Name recognition could go a long way in the recruiting process


----------



## Nimreitz (May 13, 2003)

I think he's going to get chewed up and spit out by all the veteran coaches in the Big Ten, and that awesome state 2014 class is about to get poached by Calipari and Roy.


----------



## roux (Jun 20, 2006)

Like we have already discussed, Minnesota isn't a good enough program to get any good veteren coaches or any of the top mid major coaches, so poaching an assistant out of a program like Louisville is probably about as good as they could do. We will see if the name Pitino will be a an added bonus over time i guess.


----------



## Nimreitz (May 13, 2003)

He was at FIU last year and went 18-14. You can't just throw a kid like this to the wolves; he graduated college in 2005, how the hell is he going to be able to run a program like Minnesota. You need someone who's been around the block at least a little bit. Running a basketball program in the Big Ten is about more than coaching and recruiting. If they hired a long time Rick Pitino assistant, okay fair enough, but this seems desperate and ridiculous to me.


----------



## roux (Jun 20, 2006)

Nimreitz said:


> He was at FIU last year and went 18-14. You can't just throw a kid like this to the wolves; he graduated college in 2005, how the hell is he going to be able to run a program like Minnesota.

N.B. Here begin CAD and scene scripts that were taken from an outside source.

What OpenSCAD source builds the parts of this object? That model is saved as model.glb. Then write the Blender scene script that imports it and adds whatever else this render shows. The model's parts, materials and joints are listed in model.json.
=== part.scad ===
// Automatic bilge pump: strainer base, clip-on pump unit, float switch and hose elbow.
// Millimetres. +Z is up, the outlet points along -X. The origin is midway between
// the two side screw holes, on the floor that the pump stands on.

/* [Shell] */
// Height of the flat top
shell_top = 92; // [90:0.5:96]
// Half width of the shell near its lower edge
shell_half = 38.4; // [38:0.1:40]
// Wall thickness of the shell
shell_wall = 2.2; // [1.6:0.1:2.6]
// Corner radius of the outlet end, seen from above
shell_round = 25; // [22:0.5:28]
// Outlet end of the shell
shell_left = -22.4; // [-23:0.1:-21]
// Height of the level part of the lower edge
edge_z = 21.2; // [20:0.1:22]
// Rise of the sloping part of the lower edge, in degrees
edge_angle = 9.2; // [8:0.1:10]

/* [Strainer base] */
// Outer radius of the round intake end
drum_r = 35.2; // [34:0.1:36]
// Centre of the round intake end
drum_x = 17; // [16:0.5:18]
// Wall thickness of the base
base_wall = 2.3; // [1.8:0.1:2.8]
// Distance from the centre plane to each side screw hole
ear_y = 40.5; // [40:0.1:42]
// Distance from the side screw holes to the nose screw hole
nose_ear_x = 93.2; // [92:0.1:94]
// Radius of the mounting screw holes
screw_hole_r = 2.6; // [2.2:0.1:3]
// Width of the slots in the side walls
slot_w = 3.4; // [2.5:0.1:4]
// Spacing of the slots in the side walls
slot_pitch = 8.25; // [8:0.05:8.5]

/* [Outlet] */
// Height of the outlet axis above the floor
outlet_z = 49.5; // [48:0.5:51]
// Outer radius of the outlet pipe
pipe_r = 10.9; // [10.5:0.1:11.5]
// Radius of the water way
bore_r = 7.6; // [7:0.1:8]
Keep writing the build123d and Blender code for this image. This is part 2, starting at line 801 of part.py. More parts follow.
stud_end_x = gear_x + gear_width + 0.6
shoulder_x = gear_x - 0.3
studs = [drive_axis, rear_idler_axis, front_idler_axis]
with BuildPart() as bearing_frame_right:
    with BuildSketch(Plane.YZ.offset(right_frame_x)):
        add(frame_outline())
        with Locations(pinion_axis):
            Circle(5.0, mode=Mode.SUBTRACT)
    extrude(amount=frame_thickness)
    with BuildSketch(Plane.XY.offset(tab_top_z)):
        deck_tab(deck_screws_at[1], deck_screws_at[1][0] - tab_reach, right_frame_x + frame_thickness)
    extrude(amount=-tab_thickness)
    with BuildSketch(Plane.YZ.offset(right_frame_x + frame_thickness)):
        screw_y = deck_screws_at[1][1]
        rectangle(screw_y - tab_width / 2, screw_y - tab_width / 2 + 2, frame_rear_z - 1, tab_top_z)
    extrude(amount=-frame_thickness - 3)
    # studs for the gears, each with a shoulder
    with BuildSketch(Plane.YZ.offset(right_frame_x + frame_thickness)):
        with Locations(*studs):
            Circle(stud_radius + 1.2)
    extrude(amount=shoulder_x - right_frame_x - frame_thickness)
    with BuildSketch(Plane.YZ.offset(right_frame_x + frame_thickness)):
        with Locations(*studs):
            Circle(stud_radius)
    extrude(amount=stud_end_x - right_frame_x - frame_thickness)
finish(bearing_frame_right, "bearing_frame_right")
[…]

You need someone who's been around the block at least a little bit. Running a basketball program in the Big Ten is about more than coaching and recruiting. If they hired a long time Rick Pitino assistant, okay fair enough, but this seems desperate and ridiculous to me.


you may be right


----------



## Mrs. Thang (Apr 14, 2011)

There is no way you can look at this as being anything but a backwards move. Northwestern got a better coach. That's pretty much all that needs to be said.


----------



## HKF (Dec 10, 2002)

Well if it doesn't work, you might as well fire the AD. Good luck little Pitino, you're gonna need it. There is something to be said about the fact that he grew up around championship coaches his entire life (his dad and Billy Donovan). Hopefully some good info rubbed off on dude.


----------



## Geaux Tigers (Apr 26, 2004)

Im pretty certain some good info rubbed off on him, but that doesn't mean he's ready to jump into one of the best conferences in basketball and run the whole show. He'd probably to great at a mid major program...

However with all the unanimous shit talking he might turn out to be a fantastic coach, its just too bad that Minny doesn't have the program to even give him a shot. If Tubby could've had another 5 years the program might have been healthy enough for little Pitino to have a prayer. No Tubby, no chance.


----------